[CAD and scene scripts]
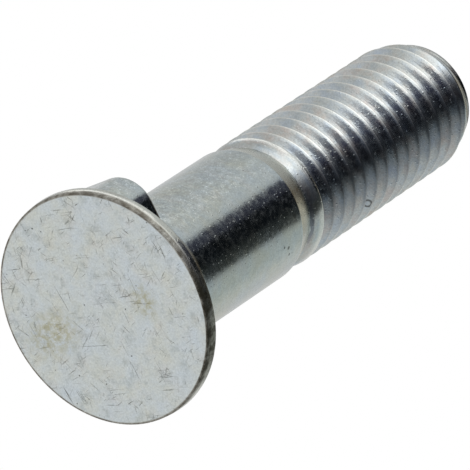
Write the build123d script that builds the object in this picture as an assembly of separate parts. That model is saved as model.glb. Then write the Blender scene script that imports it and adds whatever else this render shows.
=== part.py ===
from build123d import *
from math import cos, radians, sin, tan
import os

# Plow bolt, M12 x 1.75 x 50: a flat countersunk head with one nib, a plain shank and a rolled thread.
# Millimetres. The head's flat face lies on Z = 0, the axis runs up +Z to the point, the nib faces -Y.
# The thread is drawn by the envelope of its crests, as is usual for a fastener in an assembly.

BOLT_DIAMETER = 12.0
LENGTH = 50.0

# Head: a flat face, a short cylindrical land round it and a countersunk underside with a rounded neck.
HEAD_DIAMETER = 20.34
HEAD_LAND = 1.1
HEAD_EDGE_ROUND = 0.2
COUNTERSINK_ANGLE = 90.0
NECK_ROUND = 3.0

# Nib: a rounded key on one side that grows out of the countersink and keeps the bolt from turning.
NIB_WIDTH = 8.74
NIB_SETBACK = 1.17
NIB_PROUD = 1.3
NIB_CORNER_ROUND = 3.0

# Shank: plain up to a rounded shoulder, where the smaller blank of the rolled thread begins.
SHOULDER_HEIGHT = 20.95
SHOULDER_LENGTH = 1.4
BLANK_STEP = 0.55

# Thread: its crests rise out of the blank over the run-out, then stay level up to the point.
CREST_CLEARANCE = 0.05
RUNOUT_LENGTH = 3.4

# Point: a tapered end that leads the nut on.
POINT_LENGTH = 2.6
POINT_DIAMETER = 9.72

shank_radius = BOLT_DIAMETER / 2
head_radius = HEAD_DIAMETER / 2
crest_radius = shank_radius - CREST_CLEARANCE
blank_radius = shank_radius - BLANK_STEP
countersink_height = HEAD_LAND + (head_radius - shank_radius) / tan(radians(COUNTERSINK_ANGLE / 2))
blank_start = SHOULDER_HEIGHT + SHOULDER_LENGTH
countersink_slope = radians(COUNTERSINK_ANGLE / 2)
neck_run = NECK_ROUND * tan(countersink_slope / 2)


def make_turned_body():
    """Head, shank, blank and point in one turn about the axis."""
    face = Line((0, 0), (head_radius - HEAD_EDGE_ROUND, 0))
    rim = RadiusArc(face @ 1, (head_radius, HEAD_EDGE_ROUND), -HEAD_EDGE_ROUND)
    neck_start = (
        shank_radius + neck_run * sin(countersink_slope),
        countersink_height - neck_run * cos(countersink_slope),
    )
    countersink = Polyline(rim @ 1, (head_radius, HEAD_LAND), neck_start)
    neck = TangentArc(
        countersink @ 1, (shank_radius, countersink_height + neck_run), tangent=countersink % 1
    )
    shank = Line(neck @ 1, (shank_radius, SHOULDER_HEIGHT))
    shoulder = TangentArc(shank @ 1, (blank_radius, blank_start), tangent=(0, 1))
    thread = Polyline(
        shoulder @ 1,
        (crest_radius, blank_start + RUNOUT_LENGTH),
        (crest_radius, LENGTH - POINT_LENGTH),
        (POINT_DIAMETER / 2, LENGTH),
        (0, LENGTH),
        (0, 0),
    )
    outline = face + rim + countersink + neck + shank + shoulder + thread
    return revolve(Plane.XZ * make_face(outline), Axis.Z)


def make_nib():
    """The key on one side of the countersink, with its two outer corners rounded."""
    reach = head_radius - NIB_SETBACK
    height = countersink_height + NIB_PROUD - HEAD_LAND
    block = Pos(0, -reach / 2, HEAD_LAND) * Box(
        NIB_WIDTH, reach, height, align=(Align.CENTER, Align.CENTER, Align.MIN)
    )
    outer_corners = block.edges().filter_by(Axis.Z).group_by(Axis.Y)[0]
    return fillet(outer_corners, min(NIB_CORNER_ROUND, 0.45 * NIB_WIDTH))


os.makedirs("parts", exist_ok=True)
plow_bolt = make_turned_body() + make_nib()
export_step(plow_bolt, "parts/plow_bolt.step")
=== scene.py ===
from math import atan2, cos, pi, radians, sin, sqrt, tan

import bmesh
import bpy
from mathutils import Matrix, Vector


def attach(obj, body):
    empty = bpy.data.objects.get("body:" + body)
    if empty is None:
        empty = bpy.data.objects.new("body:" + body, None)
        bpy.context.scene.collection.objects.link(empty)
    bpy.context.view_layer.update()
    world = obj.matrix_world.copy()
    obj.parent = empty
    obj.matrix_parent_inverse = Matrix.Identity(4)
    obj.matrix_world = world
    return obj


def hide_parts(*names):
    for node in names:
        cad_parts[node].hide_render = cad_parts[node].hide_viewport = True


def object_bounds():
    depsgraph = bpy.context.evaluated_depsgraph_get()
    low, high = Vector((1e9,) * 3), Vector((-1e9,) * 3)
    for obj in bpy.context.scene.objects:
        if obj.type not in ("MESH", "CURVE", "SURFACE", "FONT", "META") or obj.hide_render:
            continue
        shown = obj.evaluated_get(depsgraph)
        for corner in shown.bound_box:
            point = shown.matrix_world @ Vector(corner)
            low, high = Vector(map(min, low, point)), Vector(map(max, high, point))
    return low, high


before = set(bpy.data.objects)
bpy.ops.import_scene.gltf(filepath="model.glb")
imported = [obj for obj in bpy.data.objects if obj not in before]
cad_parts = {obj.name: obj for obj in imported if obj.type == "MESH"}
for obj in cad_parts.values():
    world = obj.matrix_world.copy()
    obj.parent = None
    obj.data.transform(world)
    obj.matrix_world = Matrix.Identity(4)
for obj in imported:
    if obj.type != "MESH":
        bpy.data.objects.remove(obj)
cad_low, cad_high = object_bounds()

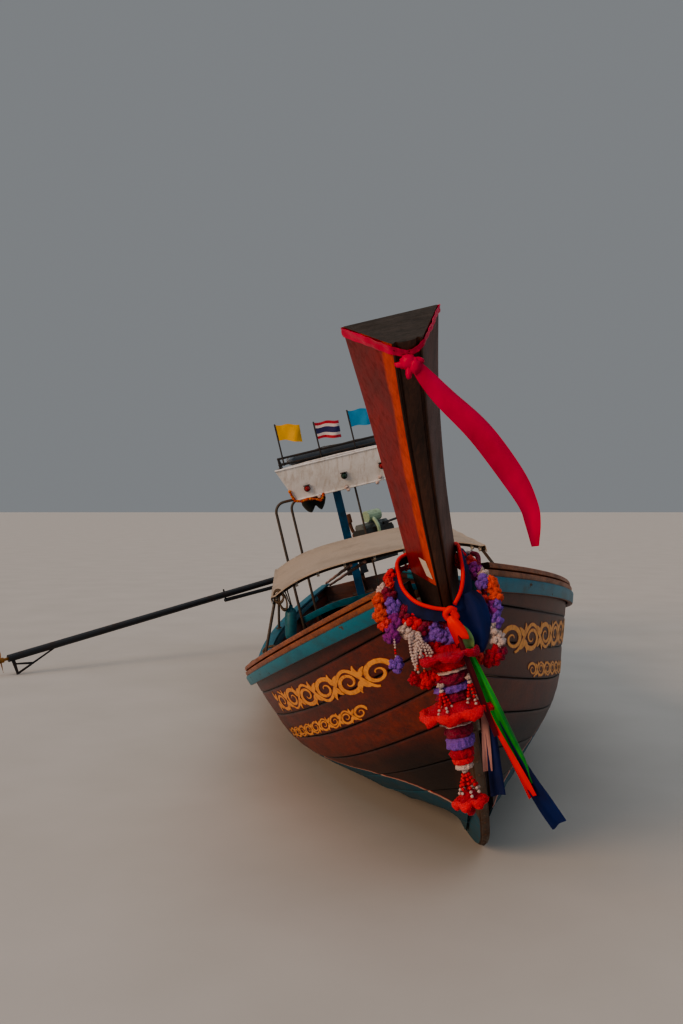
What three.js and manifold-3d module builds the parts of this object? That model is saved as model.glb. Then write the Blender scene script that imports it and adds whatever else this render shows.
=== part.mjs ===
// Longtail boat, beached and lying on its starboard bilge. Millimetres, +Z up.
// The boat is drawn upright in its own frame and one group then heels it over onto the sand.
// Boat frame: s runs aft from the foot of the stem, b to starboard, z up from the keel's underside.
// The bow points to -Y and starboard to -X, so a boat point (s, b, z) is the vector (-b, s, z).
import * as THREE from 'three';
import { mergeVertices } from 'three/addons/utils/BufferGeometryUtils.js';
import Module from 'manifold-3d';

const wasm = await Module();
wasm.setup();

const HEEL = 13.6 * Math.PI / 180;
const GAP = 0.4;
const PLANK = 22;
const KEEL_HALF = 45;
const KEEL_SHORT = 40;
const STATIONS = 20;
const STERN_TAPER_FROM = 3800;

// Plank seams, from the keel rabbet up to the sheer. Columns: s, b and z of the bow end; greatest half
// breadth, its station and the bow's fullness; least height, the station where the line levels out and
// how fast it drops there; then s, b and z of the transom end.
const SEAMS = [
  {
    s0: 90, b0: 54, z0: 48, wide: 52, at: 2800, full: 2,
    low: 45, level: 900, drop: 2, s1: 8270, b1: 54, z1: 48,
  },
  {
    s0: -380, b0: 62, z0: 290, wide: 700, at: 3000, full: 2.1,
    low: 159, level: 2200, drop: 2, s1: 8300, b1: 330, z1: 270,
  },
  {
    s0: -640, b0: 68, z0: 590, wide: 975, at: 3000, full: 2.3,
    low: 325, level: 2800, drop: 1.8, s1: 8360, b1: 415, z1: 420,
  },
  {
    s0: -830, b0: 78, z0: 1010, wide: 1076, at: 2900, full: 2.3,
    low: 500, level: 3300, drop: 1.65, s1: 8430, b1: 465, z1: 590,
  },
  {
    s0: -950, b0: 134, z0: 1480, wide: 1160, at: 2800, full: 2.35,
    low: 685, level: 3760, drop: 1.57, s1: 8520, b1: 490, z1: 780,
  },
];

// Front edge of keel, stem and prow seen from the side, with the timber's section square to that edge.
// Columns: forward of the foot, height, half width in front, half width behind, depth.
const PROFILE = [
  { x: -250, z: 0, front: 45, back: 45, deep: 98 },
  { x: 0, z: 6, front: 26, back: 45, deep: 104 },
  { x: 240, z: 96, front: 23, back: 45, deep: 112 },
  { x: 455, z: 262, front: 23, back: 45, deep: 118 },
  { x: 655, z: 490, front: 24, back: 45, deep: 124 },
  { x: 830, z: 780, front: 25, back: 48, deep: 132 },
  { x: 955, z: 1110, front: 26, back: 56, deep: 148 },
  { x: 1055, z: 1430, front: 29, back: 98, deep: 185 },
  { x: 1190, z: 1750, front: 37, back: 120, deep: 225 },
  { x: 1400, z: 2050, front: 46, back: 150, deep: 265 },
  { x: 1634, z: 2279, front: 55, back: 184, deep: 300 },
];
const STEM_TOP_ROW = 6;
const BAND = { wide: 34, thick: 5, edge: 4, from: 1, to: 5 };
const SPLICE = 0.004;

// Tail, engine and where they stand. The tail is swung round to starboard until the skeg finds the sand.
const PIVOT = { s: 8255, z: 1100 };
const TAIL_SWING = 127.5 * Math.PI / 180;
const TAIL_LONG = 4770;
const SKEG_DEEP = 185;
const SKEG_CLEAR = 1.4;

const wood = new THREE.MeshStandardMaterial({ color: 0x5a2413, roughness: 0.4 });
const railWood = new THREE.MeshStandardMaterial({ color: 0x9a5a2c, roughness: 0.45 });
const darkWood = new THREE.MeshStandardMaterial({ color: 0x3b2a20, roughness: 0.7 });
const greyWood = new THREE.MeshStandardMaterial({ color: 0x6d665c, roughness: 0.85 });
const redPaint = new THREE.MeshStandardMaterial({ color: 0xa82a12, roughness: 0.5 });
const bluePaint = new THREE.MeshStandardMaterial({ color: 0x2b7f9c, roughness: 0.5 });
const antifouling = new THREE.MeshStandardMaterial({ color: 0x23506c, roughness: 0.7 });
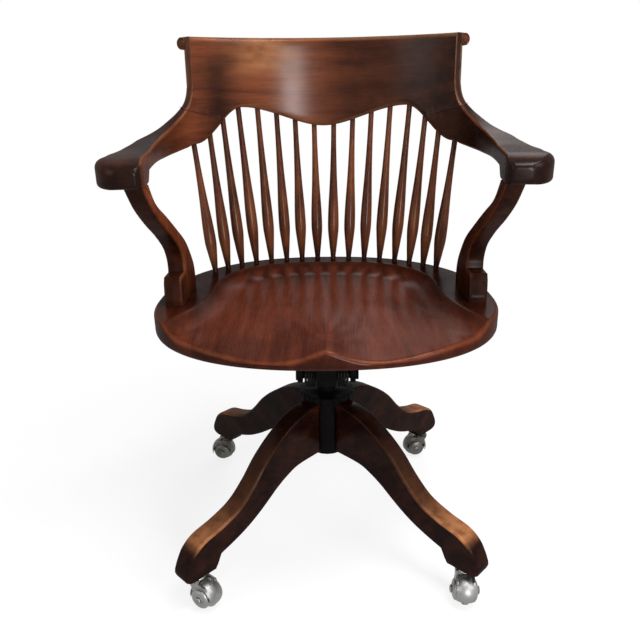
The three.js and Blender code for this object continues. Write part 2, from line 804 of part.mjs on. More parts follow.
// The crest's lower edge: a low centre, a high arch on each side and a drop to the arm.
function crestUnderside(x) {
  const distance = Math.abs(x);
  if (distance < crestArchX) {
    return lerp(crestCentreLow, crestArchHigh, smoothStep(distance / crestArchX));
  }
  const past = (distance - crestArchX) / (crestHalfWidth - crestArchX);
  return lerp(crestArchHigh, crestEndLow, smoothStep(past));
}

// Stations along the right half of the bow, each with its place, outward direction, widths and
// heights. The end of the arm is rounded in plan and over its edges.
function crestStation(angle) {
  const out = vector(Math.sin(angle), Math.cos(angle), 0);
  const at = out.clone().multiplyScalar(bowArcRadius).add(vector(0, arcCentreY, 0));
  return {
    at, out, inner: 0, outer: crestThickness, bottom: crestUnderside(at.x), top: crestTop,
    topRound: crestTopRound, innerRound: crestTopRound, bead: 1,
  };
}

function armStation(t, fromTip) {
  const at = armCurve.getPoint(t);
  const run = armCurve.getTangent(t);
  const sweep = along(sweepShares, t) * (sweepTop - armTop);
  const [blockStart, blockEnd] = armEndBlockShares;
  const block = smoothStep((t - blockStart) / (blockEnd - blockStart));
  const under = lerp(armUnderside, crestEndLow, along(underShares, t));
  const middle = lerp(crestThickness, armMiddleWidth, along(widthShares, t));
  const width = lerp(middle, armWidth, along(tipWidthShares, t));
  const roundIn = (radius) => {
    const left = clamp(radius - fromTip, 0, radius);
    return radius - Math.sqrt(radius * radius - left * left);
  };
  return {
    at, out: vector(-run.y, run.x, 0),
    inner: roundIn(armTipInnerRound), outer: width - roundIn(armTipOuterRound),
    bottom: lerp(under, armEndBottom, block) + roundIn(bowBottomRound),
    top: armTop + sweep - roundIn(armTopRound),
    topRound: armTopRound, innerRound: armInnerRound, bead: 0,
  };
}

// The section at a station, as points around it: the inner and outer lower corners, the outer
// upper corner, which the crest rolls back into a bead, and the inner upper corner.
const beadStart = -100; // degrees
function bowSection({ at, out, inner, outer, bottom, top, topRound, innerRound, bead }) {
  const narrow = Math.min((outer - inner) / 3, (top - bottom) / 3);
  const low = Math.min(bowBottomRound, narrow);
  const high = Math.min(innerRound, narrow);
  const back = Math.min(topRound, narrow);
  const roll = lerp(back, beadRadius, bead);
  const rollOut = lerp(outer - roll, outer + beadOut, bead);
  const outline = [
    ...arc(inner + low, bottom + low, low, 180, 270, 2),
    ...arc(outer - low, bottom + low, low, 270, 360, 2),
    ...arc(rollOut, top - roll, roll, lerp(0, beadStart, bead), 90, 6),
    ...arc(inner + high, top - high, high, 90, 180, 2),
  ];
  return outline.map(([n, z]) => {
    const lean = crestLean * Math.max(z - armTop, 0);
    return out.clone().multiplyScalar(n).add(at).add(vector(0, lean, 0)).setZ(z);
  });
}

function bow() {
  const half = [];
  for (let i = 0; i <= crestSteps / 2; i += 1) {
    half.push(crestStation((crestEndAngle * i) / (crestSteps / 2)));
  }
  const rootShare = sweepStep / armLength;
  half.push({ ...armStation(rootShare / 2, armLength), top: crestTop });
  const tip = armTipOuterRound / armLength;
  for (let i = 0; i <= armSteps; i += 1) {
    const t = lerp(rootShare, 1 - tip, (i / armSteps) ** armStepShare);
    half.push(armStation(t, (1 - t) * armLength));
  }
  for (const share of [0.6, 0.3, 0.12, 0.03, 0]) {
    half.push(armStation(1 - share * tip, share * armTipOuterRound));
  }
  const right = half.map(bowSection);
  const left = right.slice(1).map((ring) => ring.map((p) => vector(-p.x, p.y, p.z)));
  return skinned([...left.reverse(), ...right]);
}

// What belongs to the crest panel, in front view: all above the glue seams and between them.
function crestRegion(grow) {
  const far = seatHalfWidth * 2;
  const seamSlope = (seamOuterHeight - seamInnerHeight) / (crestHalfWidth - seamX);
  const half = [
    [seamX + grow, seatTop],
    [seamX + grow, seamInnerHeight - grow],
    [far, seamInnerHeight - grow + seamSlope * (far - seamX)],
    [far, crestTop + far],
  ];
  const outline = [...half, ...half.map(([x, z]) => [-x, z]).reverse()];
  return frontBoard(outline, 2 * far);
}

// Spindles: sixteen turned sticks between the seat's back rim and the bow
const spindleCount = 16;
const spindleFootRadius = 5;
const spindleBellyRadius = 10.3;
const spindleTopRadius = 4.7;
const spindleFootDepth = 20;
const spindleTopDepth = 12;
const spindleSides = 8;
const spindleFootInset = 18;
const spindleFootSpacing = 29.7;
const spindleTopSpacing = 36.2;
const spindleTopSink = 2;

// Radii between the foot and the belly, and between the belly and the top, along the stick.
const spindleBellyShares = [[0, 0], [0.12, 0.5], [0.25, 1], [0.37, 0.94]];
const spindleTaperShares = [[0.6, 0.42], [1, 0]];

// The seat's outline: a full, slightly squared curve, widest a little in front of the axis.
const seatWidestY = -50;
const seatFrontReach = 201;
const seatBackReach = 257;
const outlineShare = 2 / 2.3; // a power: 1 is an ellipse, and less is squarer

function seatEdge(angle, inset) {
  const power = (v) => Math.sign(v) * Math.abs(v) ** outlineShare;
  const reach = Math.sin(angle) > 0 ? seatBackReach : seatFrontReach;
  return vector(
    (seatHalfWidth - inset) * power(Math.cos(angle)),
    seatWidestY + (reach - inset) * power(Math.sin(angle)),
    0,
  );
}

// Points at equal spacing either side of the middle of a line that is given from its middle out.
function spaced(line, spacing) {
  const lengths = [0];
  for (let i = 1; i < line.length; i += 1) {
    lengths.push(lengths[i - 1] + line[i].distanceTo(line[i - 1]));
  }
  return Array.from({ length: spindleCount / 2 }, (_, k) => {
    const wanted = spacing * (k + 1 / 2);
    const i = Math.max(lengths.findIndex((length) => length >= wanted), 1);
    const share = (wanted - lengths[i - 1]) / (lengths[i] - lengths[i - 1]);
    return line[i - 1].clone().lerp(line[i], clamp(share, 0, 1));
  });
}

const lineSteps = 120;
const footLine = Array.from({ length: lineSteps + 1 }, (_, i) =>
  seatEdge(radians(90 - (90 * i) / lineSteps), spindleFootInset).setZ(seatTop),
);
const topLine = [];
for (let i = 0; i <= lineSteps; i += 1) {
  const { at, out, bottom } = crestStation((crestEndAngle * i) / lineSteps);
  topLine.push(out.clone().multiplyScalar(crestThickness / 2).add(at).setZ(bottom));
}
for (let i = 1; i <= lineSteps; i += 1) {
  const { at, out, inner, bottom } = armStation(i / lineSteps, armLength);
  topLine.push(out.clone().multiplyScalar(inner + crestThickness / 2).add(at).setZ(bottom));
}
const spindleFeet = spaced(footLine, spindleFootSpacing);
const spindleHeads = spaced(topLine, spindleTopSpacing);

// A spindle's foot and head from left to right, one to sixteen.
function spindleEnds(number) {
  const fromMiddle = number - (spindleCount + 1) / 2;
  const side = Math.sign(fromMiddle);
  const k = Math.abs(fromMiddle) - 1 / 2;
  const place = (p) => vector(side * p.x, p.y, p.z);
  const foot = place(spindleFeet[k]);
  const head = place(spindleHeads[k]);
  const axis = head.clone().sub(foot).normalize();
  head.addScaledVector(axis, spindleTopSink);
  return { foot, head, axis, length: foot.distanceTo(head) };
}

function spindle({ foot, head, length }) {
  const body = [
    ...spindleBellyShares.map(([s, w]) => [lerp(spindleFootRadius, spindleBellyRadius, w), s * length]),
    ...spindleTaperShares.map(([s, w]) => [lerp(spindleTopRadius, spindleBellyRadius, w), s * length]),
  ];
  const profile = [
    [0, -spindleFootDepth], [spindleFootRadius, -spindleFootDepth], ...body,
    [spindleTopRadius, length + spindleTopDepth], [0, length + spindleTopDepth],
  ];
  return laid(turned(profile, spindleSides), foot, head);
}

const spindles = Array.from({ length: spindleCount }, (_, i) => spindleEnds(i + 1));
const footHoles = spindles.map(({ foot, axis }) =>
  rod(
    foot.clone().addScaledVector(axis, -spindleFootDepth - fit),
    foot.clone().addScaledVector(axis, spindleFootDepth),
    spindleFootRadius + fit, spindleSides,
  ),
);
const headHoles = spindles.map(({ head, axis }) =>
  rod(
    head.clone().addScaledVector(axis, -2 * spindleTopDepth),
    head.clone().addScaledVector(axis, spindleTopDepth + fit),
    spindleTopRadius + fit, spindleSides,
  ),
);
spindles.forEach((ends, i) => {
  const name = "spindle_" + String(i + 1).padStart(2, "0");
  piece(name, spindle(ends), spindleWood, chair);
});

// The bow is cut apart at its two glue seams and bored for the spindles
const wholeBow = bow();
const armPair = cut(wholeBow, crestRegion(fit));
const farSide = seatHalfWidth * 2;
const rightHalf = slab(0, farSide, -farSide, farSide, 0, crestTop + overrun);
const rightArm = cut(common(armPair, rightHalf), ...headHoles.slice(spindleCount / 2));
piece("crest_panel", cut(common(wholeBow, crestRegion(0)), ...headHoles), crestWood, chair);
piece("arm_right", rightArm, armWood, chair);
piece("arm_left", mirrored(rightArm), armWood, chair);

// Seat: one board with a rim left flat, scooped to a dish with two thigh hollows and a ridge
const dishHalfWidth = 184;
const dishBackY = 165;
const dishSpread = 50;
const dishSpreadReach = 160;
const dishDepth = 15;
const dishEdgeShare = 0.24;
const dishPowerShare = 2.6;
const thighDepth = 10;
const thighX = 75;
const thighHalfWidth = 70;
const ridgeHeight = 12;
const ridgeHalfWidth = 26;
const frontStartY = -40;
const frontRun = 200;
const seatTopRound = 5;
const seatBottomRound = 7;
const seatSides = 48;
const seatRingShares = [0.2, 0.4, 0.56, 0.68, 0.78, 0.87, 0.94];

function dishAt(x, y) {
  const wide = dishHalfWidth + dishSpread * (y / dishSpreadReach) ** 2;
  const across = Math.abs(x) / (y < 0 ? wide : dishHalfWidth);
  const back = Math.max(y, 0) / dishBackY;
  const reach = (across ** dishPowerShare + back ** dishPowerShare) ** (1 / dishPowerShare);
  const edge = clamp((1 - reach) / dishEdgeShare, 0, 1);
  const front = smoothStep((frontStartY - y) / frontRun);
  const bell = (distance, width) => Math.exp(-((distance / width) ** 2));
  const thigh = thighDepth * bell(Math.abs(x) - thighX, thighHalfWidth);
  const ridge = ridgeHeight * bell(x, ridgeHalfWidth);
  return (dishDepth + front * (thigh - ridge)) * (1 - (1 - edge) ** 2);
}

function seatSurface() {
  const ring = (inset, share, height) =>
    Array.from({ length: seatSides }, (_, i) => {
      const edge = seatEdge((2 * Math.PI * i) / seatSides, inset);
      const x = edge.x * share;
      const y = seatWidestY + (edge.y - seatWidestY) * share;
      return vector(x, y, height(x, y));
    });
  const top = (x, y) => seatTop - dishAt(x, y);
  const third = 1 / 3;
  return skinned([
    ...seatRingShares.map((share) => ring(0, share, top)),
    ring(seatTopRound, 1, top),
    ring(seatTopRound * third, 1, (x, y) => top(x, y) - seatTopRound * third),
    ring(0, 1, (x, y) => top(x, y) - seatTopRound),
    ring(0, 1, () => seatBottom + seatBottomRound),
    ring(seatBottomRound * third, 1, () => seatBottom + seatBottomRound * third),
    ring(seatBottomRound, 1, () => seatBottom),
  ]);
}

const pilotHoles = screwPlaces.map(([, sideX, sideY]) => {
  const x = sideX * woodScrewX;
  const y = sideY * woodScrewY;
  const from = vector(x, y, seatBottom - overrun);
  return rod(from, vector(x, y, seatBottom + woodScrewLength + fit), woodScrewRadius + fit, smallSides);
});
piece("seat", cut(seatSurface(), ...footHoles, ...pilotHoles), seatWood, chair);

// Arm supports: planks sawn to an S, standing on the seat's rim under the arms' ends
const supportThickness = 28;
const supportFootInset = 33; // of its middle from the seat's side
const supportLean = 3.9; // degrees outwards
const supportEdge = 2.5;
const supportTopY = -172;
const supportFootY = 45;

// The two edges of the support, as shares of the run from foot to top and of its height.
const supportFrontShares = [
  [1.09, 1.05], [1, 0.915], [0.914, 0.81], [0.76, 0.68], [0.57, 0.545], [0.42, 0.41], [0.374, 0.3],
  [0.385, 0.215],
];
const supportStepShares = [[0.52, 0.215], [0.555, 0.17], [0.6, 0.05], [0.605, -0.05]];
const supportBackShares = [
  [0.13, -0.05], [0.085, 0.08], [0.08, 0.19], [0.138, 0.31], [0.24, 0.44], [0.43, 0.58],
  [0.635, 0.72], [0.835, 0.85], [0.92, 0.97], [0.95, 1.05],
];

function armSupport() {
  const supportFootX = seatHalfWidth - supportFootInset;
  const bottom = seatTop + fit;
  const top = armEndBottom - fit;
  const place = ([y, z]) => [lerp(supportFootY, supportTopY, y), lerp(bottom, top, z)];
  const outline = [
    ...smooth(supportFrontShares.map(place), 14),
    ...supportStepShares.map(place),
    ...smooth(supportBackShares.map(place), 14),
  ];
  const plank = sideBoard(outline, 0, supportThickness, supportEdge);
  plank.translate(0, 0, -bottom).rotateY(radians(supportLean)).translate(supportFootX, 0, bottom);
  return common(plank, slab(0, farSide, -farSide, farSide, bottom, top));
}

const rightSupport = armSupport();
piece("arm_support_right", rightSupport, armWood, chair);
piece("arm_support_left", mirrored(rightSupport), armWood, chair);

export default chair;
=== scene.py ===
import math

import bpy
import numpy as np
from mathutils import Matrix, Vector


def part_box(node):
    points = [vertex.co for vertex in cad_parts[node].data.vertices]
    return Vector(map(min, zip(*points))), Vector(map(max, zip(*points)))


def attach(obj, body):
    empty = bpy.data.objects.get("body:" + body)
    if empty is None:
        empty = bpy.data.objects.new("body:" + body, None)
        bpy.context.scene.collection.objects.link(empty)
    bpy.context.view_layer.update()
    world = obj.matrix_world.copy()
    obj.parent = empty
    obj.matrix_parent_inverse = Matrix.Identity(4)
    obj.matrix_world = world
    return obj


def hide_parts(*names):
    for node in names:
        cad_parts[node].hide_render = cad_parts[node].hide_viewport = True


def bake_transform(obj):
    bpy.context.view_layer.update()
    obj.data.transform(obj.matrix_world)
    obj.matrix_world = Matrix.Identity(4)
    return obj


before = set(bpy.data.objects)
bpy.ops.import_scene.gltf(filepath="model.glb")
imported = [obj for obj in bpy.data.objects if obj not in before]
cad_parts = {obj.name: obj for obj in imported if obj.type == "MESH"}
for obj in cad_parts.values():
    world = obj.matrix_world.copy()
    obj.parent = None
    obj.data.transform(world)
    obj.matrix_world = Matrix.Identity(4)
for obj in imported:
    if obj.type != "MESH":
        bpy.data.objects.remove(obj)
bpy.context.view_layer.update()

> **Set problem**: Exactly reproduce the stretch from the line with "const supportFootX = seatHalfWidth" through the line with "obj.data.transform(obj.matrix_world)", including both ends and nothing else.

> **Problem solution**:
  const supportFootX = seatHalfWidth - supportFootInset;
  const bottom = seatTop + fit;
  const top = armEndBottom - fit;
  const place = ([y, z]) => [lerp(supportFootY, supportTopY, y), lerp(bottom, top, z)];
  const outline = [
    ...smooth(supportFrontShares.map(place), 14),
    ...supportStepShares.map(place),
    ...smooth(supportBackShares.map(place), 14),
  ];
  const plank = sideBoard(outline, 0, supportThickness, supportEdge);
  plank.translate(0, 0, -bottom).rotateY(radians(supportLean)).translate(supportFootX, 0, bottom);
  return common(plank, slab(0, farSide, -farSide, farSide, bottom, top));
}

const rightSupport = armSupport();
piece("arm_support_right", rightSupport, armWood, chair);
piece("arm_support_left", mirrored(rightSupport), armWood, chair);

export default chair;
=== scene.py ===
import math

import bpy
import numpy as np
from mathutils import Matrix, Vector


def part_box(node):
    points = [vertex.co for vertex in cad_parts[node].data.vertices]
    return Vector(map(min, zip(*points))), Vector(map(max, zip(*points)))


def attach(obj, body):
    empty = bpy.data.objects.get("body:" + body)
    if empty is None:
        empty = bpy.data.objects.new("body:" + body, None)
        bpy.context.scene.collection.objects.link(empty)
    bpy.context.view_layer.update()
    world = obj.matrix_world.copy()
    obj.parent = empty
    obj.matrix_parent_inverse = Matrix.Identity(4)
    obj.matrix_world = world
    return obj


def hide_parts(*names):
    for node in names:
        cad_parts[node].hide_render = cad_parts[node].hide_viewport = True


def bake_transform(obj):
    bpy.context.view_layer.update()
    obj.data.transform(obj.matrix_world)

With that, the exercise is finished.